Leeches - used in the nineteenth century as a popular remedy for many afflictions-produce a molecule that prevents blood from clotting. Drugs that inhibit blood coagulation in heart-attach patients are now being clinically tested because chemist Alexander Tulinsky solved the structure of this molecule - called hirudin - and how it inactivates coagulation.
Although clots can save lives by preventing blood from leaking out of the body, they also kill more than half a million Americans a year. Tulinsky's entire distinguished career studying molecules - he loves "big molecules" - led to an understanding of how clots might be dissolved through a revolutionary method called X-ray crystallography. Tulinsky pioneered the use of the process to x-ray blood protein crystals that he grows in his lab. The resulting pattern is converted into a map of the molecule's atomic arrangement. Tulinsky explains that "when you know the positions of atoms in a molecule, you can uncover how they achieve something, such as blood coagulation."
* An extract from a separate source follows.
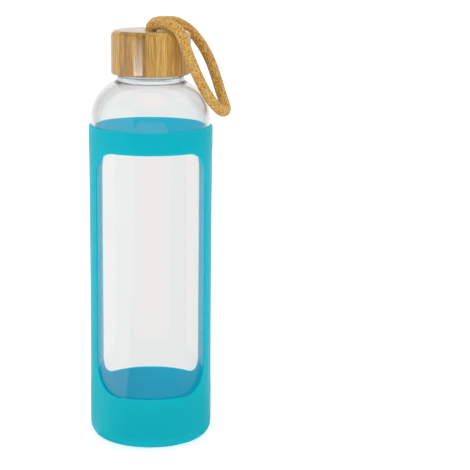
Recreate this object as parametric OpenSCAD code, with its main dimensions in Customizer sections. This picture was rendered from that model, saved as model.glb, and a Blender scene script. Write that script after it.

Tulinsky's work, lauded by Novel-prize winning scientists at his recent retirement, will be continued by Jim Geiger, who was attracted to MSU because of the x-ray facility. At the facility's core are two mirrors that produce intense x-ray beams. Manufactured by OSMIC, a Michigan company, the mirrors were first installed at MSU and are now available commercially throughout the world. "Our lab is state of the art," says Tulinsky. "Protein crystallography is revolutionizing bioloby. It crosses biochemistry, chemistry, physics, and biology and attracts the brightest young students in structural bioloby. Recently, protein crystallography solved the problem of the onset of the AIDS infection."